Yancoal subsidiary, Moolarben Coal Operations, has received conditional approval to increase production rates at the Moolarben joint venture (JV) project near Mudgee in New South Wales.
The news was a win for the miner after the NSW Department of Planning and Environment received more than 25 public objections to Moolarben’s applications.
Under the site’s approvals, Moolarben can extract 20 million tonnes of run-of-mine (ROM) coal from its open cut operations every year until 2038.
The expansion plan was met with public concerns over Moolarben’s groundwater modelling, salinity impacts on the Goulburn River and Hunter River, and greenhouse gas emissions.
In response, NSW Commissioners Gordon Kirkby and Chris Fell determined that the increase in greenhouse gas emissions, salinity and potential brine impacts from the modifications were “acceptable”.
Further, the modifications were considered to be “in the public interest” and not inconsistent with the principles of ecologically sustainable development.

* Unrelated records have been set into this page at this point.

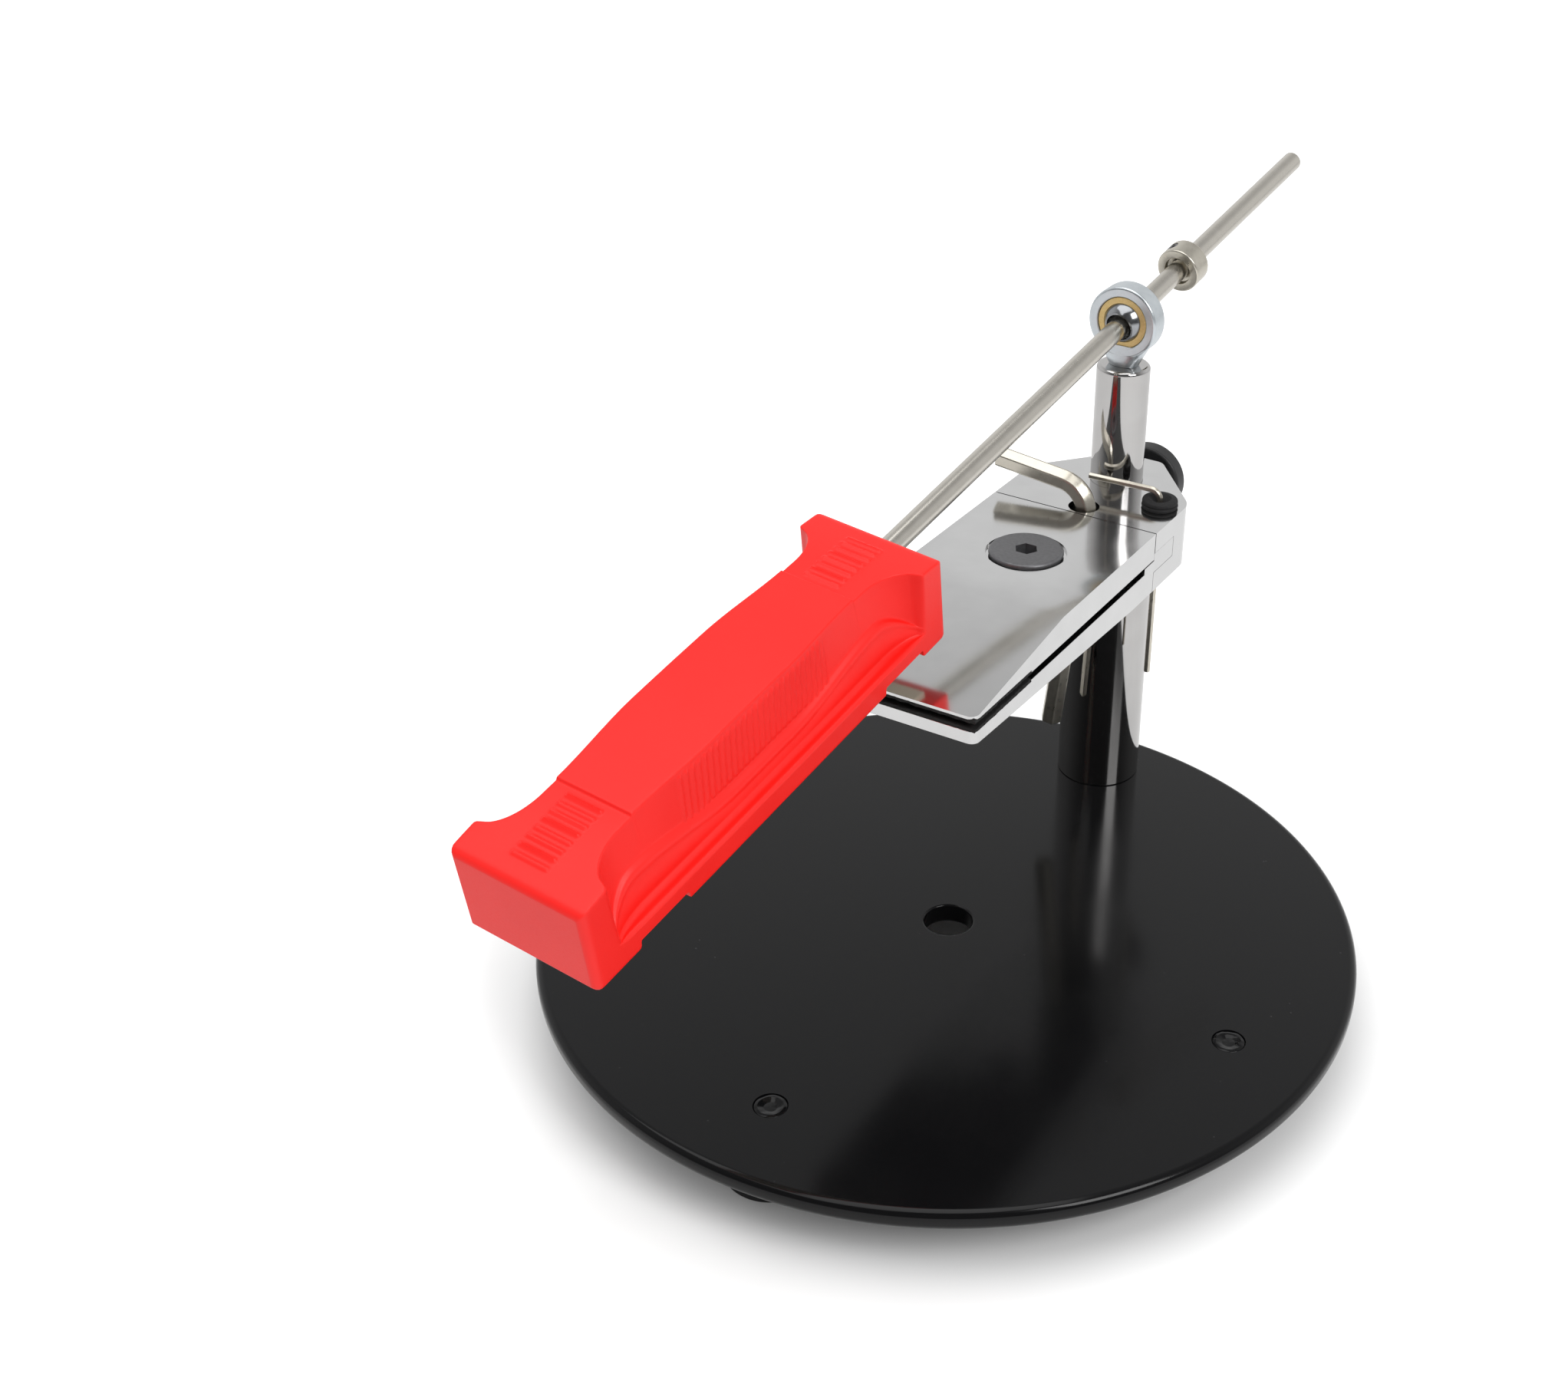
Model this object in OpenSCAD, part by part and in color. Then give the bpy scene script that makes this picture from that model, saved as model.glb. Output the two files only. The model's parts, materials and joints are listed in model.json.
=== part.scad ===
// Clamp-type honing guide: a round base with a post, a blade clamp on top of it,
// and a stone on a rod that slides and swings in a ball joint above the clamp.
// Millimetres, +Z up. The origin is the centre of the base plate's hole, at its top face.
// The post stands at +Y and the clamp reaches from it towards -Y.

/* [Base] */
// Diameter of the base plate
plate_d = 200; // [190:1:220]
// Thickness of the base plate
plate_t = 5; // [4:0.5:6]
// Diameter of the plate's centre hole
centre_hole_d = 12; // [6:1:20]
// Height of each rubber foot
foot_h = 13.5; // [12:0.5:16]
// Diameter of each rubber foot at the plate
foot_d = 24; // [22:1:28]
// Distance of the three riveted feet from the plate's centre
foot_ring_r = 78; // [70:1:84]

/* [Post] */
// Distance of the post from the plate's centre
post_y = 83; // [80:0.5:84]
// Outer diameter of the post
post_d = 22; // [20:0.5:24]
// Height of the clamp's underside above the plate
clamp_z = 71; // [66:1:90]
// Diameter of the sliding angle rod
angle_rod_d = 13.5; // [12:0.5:14]
// Height of the angle rod's top above the clamp
angle_rod_out = 31.2; // [25:0.1:40]

/* [Clamp] */
// Thickness of the clamp block
clamp_t = 16; // [16:0.5:18]
// Width of the clamp block and the jaws
clamp_w = 44.6; // [42:0.1:48]
// Reach of the jaw tips from the post's axis
jaw_reach = 113.5; // [108:0.5:120]
// Reach at which the top of the upper jaw starts to slope
bevel_reach = 73; // [70:0.5:80]
// Length of the rubber faces at the jaw tips
pad_len = 25.5; // [20:0.5:30]
// Reach of the clamp screw
screw_reach = 49.2; // [45:0.1:55]

/* [Guide rod] */
// Height of the ball's centre above the clamp
ball_rise = 42.6; // [42:0.1:44]
// Outer diameter of the rod end's head
rod_end_d = 18; // [17.5:0.1:19]
// Diameter of the guide rod
guide_d = 5; // [4.8:0.1:5]
// Swing of the guide rod away from straight ahead
guide_turn = -4.2; // [-6:0.1:6]
// Slope of the guide rod down to the stone
guide_drop = 12.2; // [11.5:0.1:12.2]
// Length of guide rod behind the ball
guide_back = 90.5; // [85:0.5:110]
// Distance of the stop collar behind the ball
collar_back = 28.5; // [24:0.5:50]

/* [Stone holder] */
// Length of the holder
holder_l = 116; // [112:1:120]
// Width of the holder
holder_w = 31.8; // [31:0.1:34]
// Height of the holder's end blocks
holder_h = 21; // [20:0.5:24]
// Distance from the ball to the holder's end face
holder_start = 105; // [100:1:115]
// Roll of the holder about the rod
holder_roll = -4.4; // [-6:0.1:6]
// How far the stone stands out below the holder
stone_out = 1.6; // [1:0.1:3]

/* [Hidden] */
$fn = 64;
play = 0.05;            // radial clearance of a sliding or turning fit
eps = 0.01;             // overshoot of a cutting shape

plate_edge_r = 2;
plate_z = -plate_t;
floor_z = plate_z - foot_h;
foot_web = 4;           // rubber left between the plate and the foot's recess
foot_turns = [-90, -4.8, 184.8];
rivet_d = 5;
rivet_flare_d = 7.7;
rivet_flare_t = 0.8;
rivet_washer_d = 11;
rivet_washer_t = 1.2;
rivet_head_d = 9.6;
rivet_head_t = 2;
rivet_recess_d = 11.4;
m8_d = 8;
m8_washer_d = 16;
m8_washer_t = 1.6;
m8_head_af = 13;
m8_head_t = 5.3;
m8_recess_d = 17;
m8_in_post = 10;
rear_head_z = plate_z - foot_web - m8_washer_t;

clamp_top = clamp_z + clamp_t;
clamp_half = clamp_w / 2;
post_socket = 5;        // how far the post's top sits in the block
bore_floor = 15.5;
angle_bore_d = angle_rod_d + 2 * play;
angle_rod_top = clamp_top + angle_rod_out;

seam_reach = 23.6;      // where the block ends and the jaws begin
seam_gap = 0.1;
rock_gap = 0.35;        // room behind the upper jaw for it to rock
block_back = 15;        // how far the block runs behind the post's axis
corner_r = 8;           // the block's side corners
back_r = 3;             // the block's rear corners
diagonal = 39.7;        // angle of the block's rear flanks to its sides
diagonal_off = 14.265;  // distance of a rear flank from the post's axis
tongue_z = [clamp_top - 10.7, clamp_top - 5.3];
slot_reach = 12.6;
tongue_gap = 0.05;
key_hole_d = 7.8;
key_hole = [0.4, post_y - 19.3];
grommet_at = [16.5, post_y - 9.4];
grommet_neck_d = 6;
grommet_depth = 4;
stud_d = 5;
stud_z = clamp_top - 8.1;

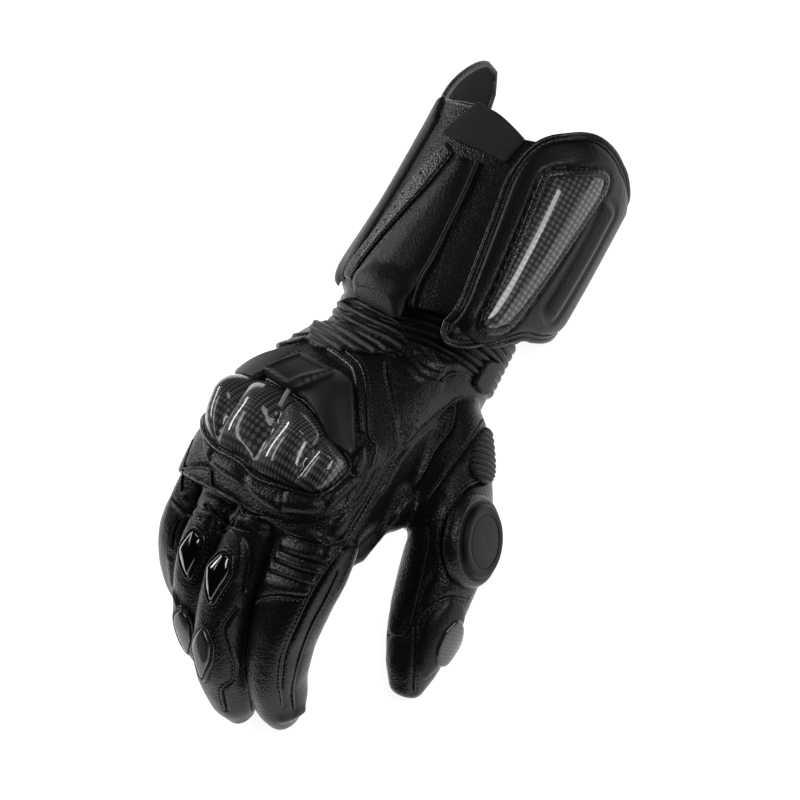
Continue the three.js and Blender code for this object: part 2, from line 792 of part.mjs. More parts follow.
const tipPad = patch(
  thumb,
  [
    { share: 0.68, angle: 132 },
    { share: 0.68, angle: 56 },
    { share: 0.92, angle: 56 },
    { share: 0.92, angle: 132 },
  ],
  0.8,
);
add("thumb_tip_pad", "leather", pad(tipPad, clearance, padThickness, 0.35, 7, 6));
const tipTop = (u, v) => padThickness * lerp(0.35, 1, pillow(u, v));
add(
  "thumb_insert",
  "woven",
  slab(
    (u, v, w) => {
      const [x, y] = [lerp(0.28, 0.72, u), lerp(0.22, 0.78, v)];
      const rim = lerp(0.5, 1, pillow(u, v));
      return tipPad(x, y, 2 * clearance + tipTop(x, y) + w * insertThickness * rim);
    },
    6,
    6,
  ),
);
const ribPatch = patch(
  thumb,
  [
    { share: -0.02, angle: 140 },
    { share: -0.02, angle: 76 },
    { share: 0.3, angle: 76 },
    { share: 0.3, angle: 140 },
  ],
  0.2,
);
const thumbRibWave = (u, v) => ribHeight * Math.sin(Math.PI * thumbRibs * v) ** 2;
const ribSlab = solid(pad(ribPatch, clearance, stripThickness, 1, 5, 2 * thumbRibs, thumbRibWave));
const collarGrown = solid(
  turned(
    [
      [0, -thumbSunk],
      [collarRadius + seamGap, -thumbSunk],
      [collarRadius + seamGap, 3 * collarHeight],
      [0, 3 * collarHeight],
      [0, -thumbSunk],
    ],
    24,
  ),
);
add("thumb_ribs", "leather", largest(ribSlab.subtract(collarGrown).subtract(handGrown)));

// The end of the wrist strap, coming out from under the flap
const strap = patch(
  hand,
  [
    { share: 0.0, angle: 150 },
    { share: 0.0, angle: 66 },
    { share: 0.08, angle: 62 },
    { share: 0.08, angle: 150 },
  ],
  0.2,
);
add("wrist_strap", "textile", pad(strap, clearance, strapThickness, 0.7, 8, 3));

// The glove stands on z = 0, with the middle of its length and breadth over the origin
glove.updateMatrixWorld(true);
const extent = new THREE.Box3().setFromObject(glove, true);
const middle = extent.getCenter(new THREE.Vector3());
glove.position.set(-middle.x, -middle.y, -extent.min.z);
glove.updateMatrixWorld(true);
export default glove;
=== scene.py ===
"""A long black leather riding glove, palm down on a pale floor.

Sizes are in millimetres until a mesh is stored. The limbs of the glove are skins round bent axes, as in the
part's source. Places on them are a share of the axis and an angle round it, from the back (0) over the
thumb's side (90). Trims are placed by pixels of the 800 by 800 picture, and lie on the skin or the leather
that is seen there.
"""

import math

import bmesh
import bpy
import numpy as np
from mathutils import Matrix, Vector, noise
from mathutils.bvhtree import BVHTree


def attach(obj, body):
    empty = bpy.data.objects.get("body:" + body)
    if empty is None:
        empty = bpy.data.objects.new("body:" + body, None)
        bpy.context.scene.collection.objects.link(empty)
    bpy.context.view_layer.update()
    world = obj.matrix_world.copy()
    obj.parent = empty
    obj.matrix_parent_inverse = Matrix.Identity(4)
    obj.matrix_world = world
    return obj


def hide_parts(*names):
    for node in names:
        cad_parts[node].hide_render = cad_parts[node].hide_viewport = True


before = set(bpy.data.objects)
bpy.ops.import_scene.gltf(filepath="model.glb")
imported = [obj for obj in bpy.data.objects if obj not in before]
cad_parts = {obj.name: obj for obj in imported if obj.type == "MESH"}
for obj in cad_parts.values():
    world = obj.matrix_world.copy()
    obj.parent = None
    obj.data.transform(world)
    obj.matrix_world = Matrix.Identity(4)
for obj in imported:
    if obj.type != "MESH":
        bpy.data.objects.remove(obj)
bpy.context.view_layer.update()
MM = 0.001
DEG = math.pi / 180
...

Moolarben argued that the modifications would involve relatively minor vegetation clearing, without changing the existing mine fleet or workforce increase.
The applications also aim to extend the boundaries of the stage one and two open cut pits and produce an additional three million tonnes of ROM coal each year. It wants to increase the existing coal processing, handling and transportation limits.
This JV is co-owned by Sojitz Moolarben Resources and a consortium of Korean power companies.